News roundup: Virginia includes RPM in telehealth, Chichester Careline changes, Sensyne AI allies with Oxford, Tunstall partners in Scotland, teledermatology in São Paolo

Virginia closes in on including remote patient monitoring in telehealth law. Two bills in the Virginia legislature, House Bill 1970 and Senate Bill 1221, include remote patient monitoring (RPM) within their present telehealth and telemedicine guidelines and payment in state commercial insurance and the commonwealth’s Medicaid program. It is currently moving forward in House and Senate committees with amendments and. RPM is defined as “the delivery of home health services using telecommunications technology to enhance the delivery of home health care, including monitoring of clinical patient data….” Both were filed on 9 January. Virginia was an early adopter of parity payment of telemedicine with in-person visits. The University of Virginia has been a pioneer in telehealth research and is the home for the Mid-Atlantic Telehealth Resource Center. mHealth Intelligence

Chichester Careline switches to PPP Taking Care. Chichester Careline is currently a 24/7 care line services provided by Chichester District Council. Starting 1 March, PPP Taking Care, part of AXA PPP Healthcare, will manage the service. According to the Chichester release, costs will remain the same, technology will be upgraded, and telecare services will be added. Over the past 35 years, Chichester Careline has assisted over 1 million people across Britain. 

Sensyne collaborates with University of Oxford’s Big Data Institute (BDI) on chronic disease. The three-year program will use Sensyne’s artificial intelligence for research on chronic kidney disease and cardiovascular disease. Sensyne analyzes large databases of anonymized patient data in collaboration with NHS Trusts. BDI’s expertise is in population health, clinical informatics and machine learning. Their joint research will concentrate on two major elements within long-term chronic disease to derive new datasets: automating physician notes into a structure which can be analyzed by AI and integrating it into remote patient monitoring.  Release.
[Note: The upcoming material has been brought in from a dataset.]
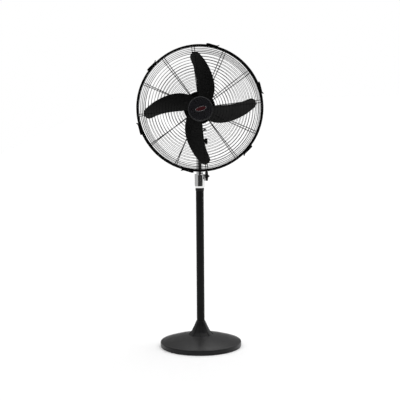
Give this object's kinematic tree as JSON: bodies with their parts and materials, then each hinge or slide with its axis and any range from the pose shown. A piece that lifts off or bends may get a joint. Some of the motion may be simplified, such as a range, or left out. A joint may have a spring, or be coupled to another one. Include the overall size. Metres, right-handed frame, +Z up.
{
  "type": "pedestal fan",
  "caption": "Tall industrial pedestal fan with scimitar blades in a wire guard, a chrome height collar, a telescopic column and a round cast base.",
  "frame": {"origin": "centre of the round base on the floor, directly under the column axis", "axes": "+Z up along the column; the fan blows towards -Y; +X is on the right as seen from the front"},
  "size_m": [0.6628, 0.438, 1.6269],
  "materials": {
    "base_paint": "satin black paint on cast iron",
    "column_paint": "satin black powder coat",
    "rubber_pad": "matte",
    "steel": "zinc plated",
    "dark_steel": "blackened",
    "black_plastic": "matte",
    "knob_plastic": "fine grained black",
    "chrome": "bright plated",
    "cast_black": "black paint on a casting",
    "nylon": "natural",
    "bronze": "machined",
    "motor_paint": "satin black paint",
    "lamination": "stacked sheet",
    "copper": "lacquered winding",
    "can_plastic": "matte",
    "zinc": "die cast",
    "blade_plastic": "black, semi-gloss",
    "guard_paint": "black powder coat on wire",
    "badge_gloss": "gloss black"
  },
  "bodies": {
    "base": {"base_casting": "base_paint", "foot_ring": "rubber_pad", "base_bolt": "steel", "column_plug": "steel", "column_tube": "column_paint", "column_ring": "black_plastic", "height_collar": "chrome", "collar_bush": "black_plastic"},
    "height_lock": {"height_knob": "knob_plastic", "height_screw": "dark_steel"},
    "slide": {"inner_tube": "chrome", "tube_guide": "black_plastic", "tube_fork": "cast_black", "fork_screw": "steel", "tilt_bolt": "steel", "tilt_washers": "nylon"},
    "tilt_lock": {"tilt_knob": "knob_plastic"},
    "neck": {"tilt_neck": "cast_black", "swivel_bush": "bronze", "swivel_keeper": "steel"},
    "link": {"link_bar": "steel"},
    "head": {"motor_cradle": "cast_black", "head_screws": "steel", "swivel_spindle": "steel", "motor_front_shell": "motor_paint", "motor_rear_shell": "motor_paint", "stator_core": "lamination", "stator_coils": "copper", "shaft_bearings": "steel", "capacitor": "can_plastic", "speed_switch": "black_plastic", "gearbox_housing": "zinc", "gearbox_cover": "zinc", "rear_cover": "motor_paint", "cover_screws": "steel", "cord_gland": "rubber_pad", "guard_plate": "guard_paint", "guard_screws": "steel", "rear_guard": "guard_paint", "front_guard": "guard_paint", "rear_rings": "guard_paint", "front_rings": "guard_paint", "guard_badge": "badge_gloss"},
    "rotor": {"motor_shaft": "steel", "rotor_core": "lamination", "worm": "bronze", "blade_set": "blade_plastic", "blade_insert": "bronze", "drive_pin": "steel", "spinner_nut": "blade_plastic"},
    "clutch_gear": {"clutch_gear": "nylon"},
    "crank": {"crank": "steel"},
    "clutch_pull": {"clutch_knob": "knob_plastic"},
    "speed_dial": {"speed_knob": "knob_plastic"},
    "clip_1": {"guard_clip_1": "guard_paint"},
    "clip_2": {"guard_clip_2": "guard_paint"},
    "clip_3": {"guard_clip_3": "guard_paint"},
    "clip_4": {"guard_clip_4": "guard_paint"},
    "clip_5": {"guard_clip_5": "guard_paint"},
    "clip_6": {"guard_clip_6": "guard_paint"}
  },
  "joints": [
    {"name": "height_slide", "type": "slide", "parent": "base", "child": "slide", "axis": [0, 0, 1], "range_m": [-0.03, 0.25]},
    {"name": "height_lock_turn", "type": "hinge", "parent": "base", "child": "height_lock", "pos_m": [0.027, 0, 0.926], "axis": [1, 0, 0], "range_deg": [0, 360]},
    {"name": "head_tilt", "type": "hinge", "parent": "slide", "child": "neck", "pos_m": [0, 0, 1.114], "axis": [1, 0, 0], "range_deg": [-20, 10]},
    {"name": "tilt_lock_turn", "type": "hinge", "parent": "slide", "child": "tilt_lock", "pos_m": [0.035, 0, 1.114], "axis": [1, 0, 0], "range_deg": [0, 360]},
    {"name": "head_oscillate", "type": "hinge", "parent": "neck", "child": "head", "pos_m": [0, 0, 1.174], "axis": [0, 0, 1], "range_deg": [-35, 35]},
    {"name": "link_swing", "type": "hinge", "parent": "neck", "child": "link", "pos_m": [0.03, 0, 1.177], "axis": [0, 0, 1], "range_deg": [-36, 36]},
    {"name": "crank_turn", "type": "hinge", "parent": "head", "child": "crank", "pos_m": [0, 0.092, 1.184], "axis": [0, 0, 1], "range_deg": [-92, 92]},
    {"name": "blade_spin", "type": "hinge", "parent": "head", "child": "rotor", "pos_m": [0, -0.12, 1.292], "axis": [0, -1, 0], "continuous": true},
    {"name": "clutch_gear_spin", "type": "hinge", "parent": "head", "child": "clutch_gear", "pos_m": [0.026, 0.084, 1.292], "axis": [0, 0, 1], "continuous": true},
    {"name": "clutch_pull", "type": "slide", "parent": "head", "child": "clutch_pull", "axis": [0, 0, 1], "range_m": [0, 0.008]},
    {"name": "speed_dial_turn", "type": "hinge", "parent": "head", "child": "speed_dial", "pos_m": [0, 0.16, 1.292], "axis": [0, 1, 0], "range_deg": [0, 120]},
    {"name": "clip_1_open", "type": "hinge", "parent": "head", "child": "clip_1", "pos_m": [0.30699, -0.13, 1.42231], "axis": [0, -1, 0], "range_deg": [0, 75]},
    {"name": "clip_2_open", "type": "hinge", "parent": "head", "child": "clip_2", "pos_m": [0.04064, -0.13, 1.62301], "axis": [0, -1, 0], "range_deg": [0, 75]},
    {"name": "clip_3_open", "type": "hinge", "parent": "head", "child": "clip_3", "pos_m": [-0.26634, -0.13, 1.4927], "axis": [0, -1, 0], "range_deg": [0, 75]},
    {"name": "clip_4_open", "type": "hinge", "parent": "head", "child": "clip_4", "pos_m": [-0.30699, -0.13, 1.16169], "axis": [0, -1, 0], "range_deg": [0, 75]},
    {"name": "clip_5_open", "type": "hinge", "parent": "head", "child": "clip_5", "pos_m": [-0.04064, -0.13, 0.96099], "axis": [0, -1, 0], "range_deg": [0, 75]},
    {"name": "clip_6_open", "type": "hinge", "parent": "head", "child": "clip_6", "pos_m": [0.26634, -0.13, 1.09129], "axis": [0, -1, 0], "range_deg": [0, 75]}
  ],
  "couplings": [
    {"joint": "crank_turn", "follows": "head_oscillate", "ratio": -2.5714},
    {"joint": "link_swing", "follows": "head_oscillate", "ratio": 0.921},
    {"joint": "clutch_gear_spin", "follows": "blade_spin", "ratio": 0.033333}
  ]
}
Tunstall partners with Digital Health & Care Institute Scotland. The partnership is in the Next Generation Solutions for Healthy Ageing cluster. Digital Health & Care supports the Scottish Government’s TEC Programme and the Digital Telecare Workstream. The program’s goals are to help Scots live longer, healthier lives and also create jobs.  Building Better Healthcare UK

Teledermatology powered by machine learning helps to solve a specialist shortage in São Paolo. Brazil has nationalized healthcare which has nowhere near enough specialists. São is a city with 20 million inhabitants, so large and spread out that when the aircraft crew announces that they are on approach to the airport, it takes two hours to touch the runway. The dermatology waitlist was up to 60,000 patients, each waiting 18 months to see a doctor. The solution: call every patient and instruct them to go to a doctor or nurse to take a picture of the skin condition. The photo is then analyzed and prioritized by an algorithm, with a check by dermatologists, to determine level of treatment. Thirty percent needed to see a dermatologist, only 3 percent needed a biopsy. Accuracy level is about 80 percent, and plans are in progress to scale it to the rest of Brazil. Mobihealthnews.